2. This glances over the question of how unlikely something has to be for it to be considered effectively impossible. Like most subjective things, going with your gut is not a good way to answer this question. A royal flush in poker is indeed unlikely, but it's not so unlikely as to have never happened in history. Contrast with a perfect bridge deal (assuming a fair deck) which has a probability of about . As my stats professor put it years ago, "if everyone who every existed played bridge continuously, the probability of ever seeing a perfect deal is still much less than one millionth of a percent. I'll leave it as an exercise for the reader to get a more specific result.
3. Yes, realistic is a rather soft term, but it's accurate. What's considered realistic has, to my surprise, turned out to be extremely subjective. Of course, from my point of view, I'd say that many people's idea of realistic has nothing to do with the real world.
4. There's a difference between uncertainty that can be measured as probability and actual uncertainty. That is, the risk that things we cannot anticipate will occur. You can never entirely eliminate uncertainty, but we try anyway. A great example of this was a psychology experiment I read about a long time ago. There are two urns, A and B filled with colored balls (red and blue). You are first instructed to pick a color, it doesn't matter if you pick red or blue. You next need to pick an urn, you win a prize (say, money) if the ball you pull out is the color you pick. You're told that urn A has 50 red and 50 blue balls in it. You are told nothing about urn B other than it has 100 balls in it. What urn do you pick.

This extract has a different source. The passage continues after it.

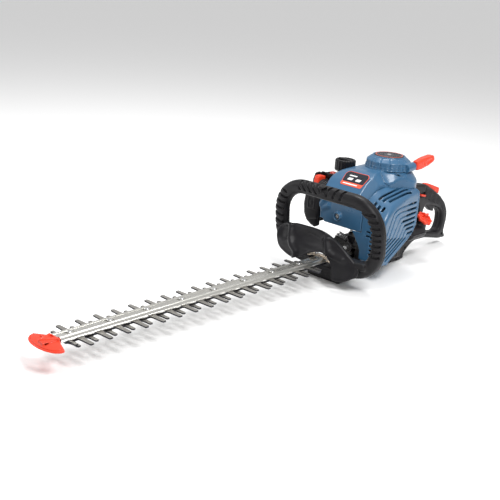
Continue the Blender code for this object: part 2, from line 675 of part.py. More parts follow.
def choke_lever():
    x, y, z = CHOKE_PIVOT
    outline = [(y - 3, z - 4), (y + 3, z - 4), (y + 6, z + 5), (y + 20, z + 10), (y + 19, z + 19),
               (y - 3, z + 22), (y - 6, z + 8)]
    lever = prism("choke_lever", outline, "X", x - 6, x + 6, "orange_plastic")
    bevelled(lever, 1.5)
    pivot(lever, CHOKE_PIVOT)


def fuel_system():
    x, y, top = FUEL_NECK
    tank = box("fuel_tank", (-112, -51.6, 99), (-66.4, 30, top), "tank_plastic")
    bevelled(tank, 10, 3)
    neck = cylinder("neck", (x, y, top - 6), (x, y, top + 14), 15, "tank_plastic")
    bore = cylinder("bore", (x, y, top - 16), (x, y, top + 20), 12, "tank_plastic")
    room = box("room", (-109, -48.6, 102), (-69.4, 27, top - 3), "tank_plastic")
    bevelled(room, 8, 2)
    cut(join(tank, neck), room, bore)
    cap = turned("fuel_cap", [(0, 31), (19, 31), (21.5, 28), (21.5, 8), (16, 8), (16, 24), (0, 24)],
                 FUEL_NECK, "black_plastic", 20)
    bar = box("bar", (x - 16, y - 3, top + 28), (x + 16, y + 3, top + 33), "black_plastic")
    join(cap, bar)


def primer_bulb():
    dome = [(7.4 * math.sin(math.radians(a)), 31 + 7 * math.cos(math.radians(a)))
            for a in range(0, 91, 18)]
    turned("primer_bulb", dome + [(7.4, 28), (0, 28)], PRIMER_FOOT, "bulb_rubber", 16)


def oil_system():
    low, high = (16.5, 48, 36), (52, 110, 76)
    tank = box("oil_tank", low, high, "black_plastic")
    bevelled(tank, 6, 3)
    axis = Vector((0.5708, 0, 0.8211))
    foot = Vector((28.6, 100.6, 70.5))
    neck = cylinder("neck", foot - axis * 4, foot + axis * 16, 9, "black_plastic", 16)
    hole = cylinder("hole", foot - axis * 14, foot + axis * 22, 6.5, "black_plastic", 16)
    cut(join(tank, neck), hole)
    cap = turned("oil_cap", [(0, 7), (17, 7), (18, 5), (18, 1), (0, 1)], foot + axis * 16,
                 "orange_plastic", 20, axis=tuple(axis))
    plug = cylinder("plug", foot + axis * 8, foot + axis * 20, 5.8, "orange_plastic", 16)
    tab = box("tab", (-11, -2, 6), (11, 2, 15), "orange_plastic")
    turn = Vector((0, 0, 1)).rotation_difference(axis).to_matrix().to_4x4()
    tab.data.transform(Matrix.Translation((foot + axis * 16) * MM) @ turn)
    join(cap, plug, tab)


# ---------------------------------------------------------------- handles and guard

def loop_path():
    """The front handle's centre line: a rounded rectangle in a plane that leans forwards."""
    half, radius = LOOP_HALF_WIDTH, LOOP_CORNER
    flat = []
    side, top, bottom = half - radius, LOOP_TOP_Z - radius, LOOP_BOTTOM_Z + radius
    for x, z, start in ((side, top, 0), (-side, top, 90), (-side, bottom, 180), (side, bottom, 270)):
        flat += arc((x, z), radius, start, start + 90, 6)
    return [(x, LOOP_Y - (z - 100) * math.tan(LOOP_LEAN), z) for x, z in flat]


def front_handle():
    loop = rod("front_handle", loop_path(), LOOP_RADIUS, "black_plastic", 2, closed=True)
    foot = box("foot", (-40, -182, 0), (40, -136, 29), "black_plastic")
    bevelled(foot, 4)
    join(loop, foot)
    blade_way = box("blade_way", (-34, -200, 28.6), (34, -130, 53), "black_plastic")
    return cut(loop, blade_way)


def hand_guard():
    """A scooped shield in front of the loop, with a mouth that the blades leave through."""
    columns = [(-106, 68, 82, 0), (-99, 55, 89, 7), (-87, 47, 96, 13), (-63, 40, 101, 18),
               (-33, 36, 102.5, 20), (-1, 36, 102.5, 20), (20, 34, 98, 18), (46, 16, 85, 13),
               (66, 18, 69, 8), (80, 28, 58, 3), (92, 34, 50, 1)]
    rows = []
    for step in range(6):
        share = step / 5
        row = []
        for x, low, high, depth in columns:
            z = low + (high - low) * share
            bulge = depth * (1 - 0.75 * share * share)
            row.append((x, -199 - bulge - (z - 60) * 0.1 + 8 * share * share, z))
        rows.append(row)
    guard = sheet("hand_guard", rows, 3.6, "black_plastic")
    mouth = prism("mouth", [(-44, 10), (-44, 41), (-23, 48), (-10, 58), (8, 65), (20, 65), (31, 58),
                            (40, 44), (44, 10)], "Y", -260, -180, "black_plastic")
    return cut(guard, mouth)


def base_frame():
    """The flat-bottomed keel under the gearbox, which the handles bolt to."""
    keel = box("base_frame", (-22, -135.6, 0), (22, 66, 12), "black_plastic")
    return bevelled(keel, 2.5)


def rear_handle():
    """The D handle in one side outline, with a slot along its grip for the controls."""
    top = [(66.4, 150), (72, 160), (111, 153), (142, 149), (181, 129), (206, 115), (229, 96)]
    back = [(242, 76), (244.5, 58), (238, 28), (246, 18), (245, 12), (222, 13)]
    bottom = [(190, 20), (163, 25.5), (118, 26), (96, 14.5), (80, 1), (66.4, 1)]
    handle = prism("rear_handle", top + back + bottom, "X", -GRIP_HALF, GRIP_HALF, "black_plastic")
    bevelled(handle, 4.5, 2, 25)
    opening = prism("opening", [(146, 101), (165, 99), (192, 92), (211, 84), (222, 70), (224, 52),
                                (217, 36), (208, 32), (168, 38), (152, 44), (142, 60), (140, 88)],
                    "X", -40, 40, "black_plastic")
    controls = prism("controls", [(140, 168), (209, 150), (197, 66), (140, 78)], "X", -7, 7,
                     "black_plastic")
    switch_way = box("switch_way", (8, 113, 124), (24, 136, 133), "black_plastic")
    cut(handle, opening, controls, switch_way)
    return handle


def controls():
    lockout = prism("throttle_lockout", [(144, 129), (146, 149), (203, 132), (204, 119.5), (155, 126.5)],
                    "X", -6.4, 6.4, "orange_plastic")
    pivot(bevelled(lockout, 1.2, 1), (0, 149, 139))
    trigger = prism("throttle_trigger", [(143.5, 108), (145, 121), (160, 121), (194, 105), (190, 80),
                                         (178, 84), (160, 97)], "X", -6.2, 6.2, "black_plastic")
    pivot(bevelled(trigger, 1.2, 1), (0, 150, 115))
    box("stop_switch", (8.6, 115, 124.8), (18.5, 129, 132.2), "orange_plastic")


# ---------------------------------------------------------------- the whole machine

def build():
    upper_first = FIRST_TOOTH_Y
    blade("upper_blade", UPPER_BLADE_Z, upper_first, LONG_TOOTH, 11.5, 4.0, True)
    blade("lower_blade", LOWER_BLADE_Z, upper_first + PITCH / 2, SHORT_TOOTH, 9.0, 3.5, False)
    guide_bar()
    blade_bolts()
    tip_guard()
    bar_bracket()
    drive_gear()
    conrod("upper_conrod", UPPER_BLADE_Z + BLADE_THICK + 1.0, UPPER_BLADE_Z + BLADE_THICK + FIT, 44)
    conrod("lower_conrod", LOWER_BLADE_Z - FIT - 1.0 - CONROD_THICK, 31.5, LOWER_BLADE_Z - FIT)
    gearbox()
    clutch()
    crankshaft()
    flywheel_fan()
    crankcase()
    cylinder_barrel()
    piston_group()
    cylinder_fittings()
    engine_shroud()
    muffler_cover()
    starter_cover()
    recoil_starter()
    air_side()
    choke_lever()
    fuel_system()
    primer_bulb()
    oil_system()
    front_handle()
    hand_guard()
    base_frame()
    rear_handle()
    controls()


clear_scene()
PARTS = collection("hedge_trimmer")
CUTTERS = collection("cutters")
build()
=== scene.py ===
"""Looks of the petrol hedge trimmer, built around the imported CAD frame.

Moulded and cast pieces are described as solids on a fine grid, by their signed distance, and
skinned with OpenVDB, as Blender's voxel remesh does. Plates and turned pieces are made in bmesh.
Sizes in the piece functions are millimetres in the CAD frame: +Z up, -Y towards the blade's tip.
"""
import json
import math

import bmesh
import bpy
import numpy as np
import openvdb
from mathutils import Matrix, Vector


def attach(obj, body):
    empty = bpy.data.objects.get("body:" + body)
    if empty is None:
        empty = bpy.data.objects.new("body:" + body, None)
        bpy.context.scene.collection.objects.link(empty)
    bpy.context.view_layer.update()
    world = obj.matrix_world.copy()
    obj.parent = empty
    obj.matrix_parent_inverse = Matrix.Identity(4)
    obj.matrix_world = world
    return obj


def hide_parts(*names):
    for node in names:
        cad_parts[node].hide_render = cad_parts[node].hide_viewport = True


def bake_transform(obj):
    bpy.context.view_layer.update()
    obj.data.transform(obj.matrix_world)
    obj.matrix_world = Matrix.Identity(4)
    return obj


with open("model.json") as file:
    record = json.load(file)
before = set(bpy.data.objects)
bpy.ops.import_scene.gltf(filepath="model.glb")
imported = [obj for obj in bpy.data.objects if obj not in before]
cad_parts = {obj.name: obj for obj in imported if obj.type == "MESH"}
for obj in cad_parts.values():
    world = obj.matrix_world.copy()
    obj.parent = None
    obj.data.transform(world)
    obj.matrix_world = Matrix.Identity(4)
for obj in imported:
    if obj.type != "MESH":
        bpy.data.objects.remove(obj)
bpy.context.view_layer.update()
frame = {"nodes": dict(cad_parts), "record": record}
NODES = frame["nodes"]
MM = 0.001
SCENE = bpy.context.scene


# ---------------------------------------------------------------- camera, light and floor

CAMERA_PLACE = Vector((1.021464, -1.540175, 0.601086))
CAMERA_TURN = 0.729444721        # radians, from looking along +Y towards -X
CAMERA_DOWN = 0.315463891
CAMERA_ROLL = 0.0750096917
SENSOR = 36.0                    # millimetres
LENS = 66.4212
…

A majority of people selected urn A, even though there's no advantage to doing so. Mathematically speaking you cannot make an optimal choice because you have no information about the distribution of balls in urn B. We pick urn A because we at least know the odds, even though it doesn't help us to know the odds. We hate uncertainty, something to keep in mind when thinking about probability and more generally when thinking about forecasting.